I’m continuing to read the book I referenced in a previous post, The Jew Within: Self, Family, and Community in America by Steven Cohen and Arnold Eisen. This book contains the results of a survey, fielded by the authors, of moderately affiliated Jews. The purpose of the survey was to understand the meaning of Judaism and Jewishness for this population of Jews and to use those findings to inform ideas about the future of Judaism and Jewish institutions.
Though the survey did not include the specific question “Are you a religious person?” the survey respondents often described themselves as “non-religious” using that term rather than the term “secular.” Which I thought was curious. What is “religious” in the context of Judaism? Aren’t we “observant” or “non-observant” or somewhere along the continuum rather than “religious” or “non-religious?” Is “religious” different from “observant?”
As I often do when trying to wrap my head around ideas that are difficult to define, I started with Merriam-Webster.
1. the service and worship of God or the supernatural
2. commitment or devotion to religious faith or observance
1. relating to or manifesting faithful devotion to an acknowledged ultimate reality or deity
2. of, relating to, or devoted to religious beliefs or observances
So, by the definition, I probably would say that I am a religious person. I mean, I went to all the trouble to convert to Judaism, so you’d think it’d be self-evident that I’m religious, but the word “religious” when applied to me makes me cringe. I’m not entirely sure why it makes me uncomfortable; perhaps it’s because I most often associate the term with Christianity, and thus not applicable to me as Jew. I don’t hear the term bandied about as frequently or the concept discussed as freely in Judaism as I did in the Catholic communities of my childhood.

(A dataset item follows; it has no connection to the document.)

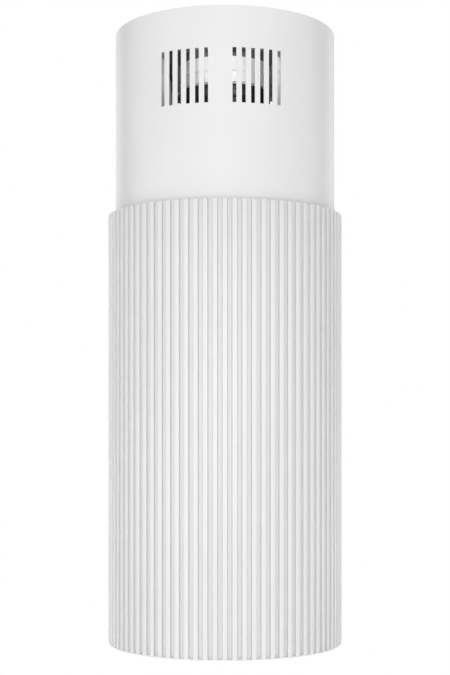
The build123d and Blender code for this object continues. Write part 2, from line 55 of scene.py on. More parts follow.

For this reason, I also associate the term with an emphasis on unquestioning faith, with action an outgrowth of that faith. What attracted me to Judaism is its emphasis on action, with faith playing a less publicly visible role, and describing oneself as “religious” seems to emphasize faith over action.
But, faith is still important in Judaism, right? Some Jews believe that the Torah was revealed in its entirety to Moses at Mount Sinai. That takes faith. Even if you believe, instead, in the Documentary Hypothesis, you might accept that that the authors imparted in it enough timeless wisdom that it is relevant to our modern lives. Also faith. I know many non-observant Jews who still strongly identify as Jews and who are raising their children as Jews. They do so because, whatever the Torah says, they believe strongly that Judaism has been threatened in the past and MUST BE, WILL BE preserved for future generations. If that’s not faith, then I’m really confused.
I have found Jews much more willing to discuss what they do as Jews and what their observance patterns are rather than what those observance patterns reveal about what they actually believe. I am no different than born Jews in this regard. At the heart of it, religion and faith are very personal things and, for me at least, very hard to articulate. It’s much more straightforward to talk about the behaviors of observance – whether you are shomer Shabbos, the extent to which you adhere to the laws of kashrut or taharat ha-mishpacha, or the ways you can dress modestly yet stylishly, or the situations in which you wear a kippah – than it is to define a God concept and declare your faith in it.
It is also possible to be observant but not religious: to go to services for the peace and quiet, to join a synagogue community for Jewish life cycle events, or to light Hanukkah candles as a cultural counterpart to Christmas. There are many different motivations for engaging in observant behaviors outside of exercising religious faith.
I much prefer the term “spiritual” to the term “religious” in how I describe myself. Cohen and Eisen note that the term “spiritual…in contemporary America seems far more positive, and so more potent, than ‘religion’ or ‘faith.’” Being religious, for me, implies adherence to a specific set of beliefs and practices (i.e., a religion) defined by some, now unknown, set of people. Defining myself as a spiritual person rather than a religious one gives me license to choose the interpretations and practices of Judaism that work for me and to reject those that do not.
“Spiritual” implies a sense of awe and wonder that is more universal than any particular belief system and, by extension, more respectful of other religions. Judaism is the religious framework that makes the most sense to me for accessing a universal notion of God but it is by no means the only one.
In the end, then, I am unabashedly proud to be “an observant, spiritual Jew.”
What about you? Are you a religious Jew or an observant Jew?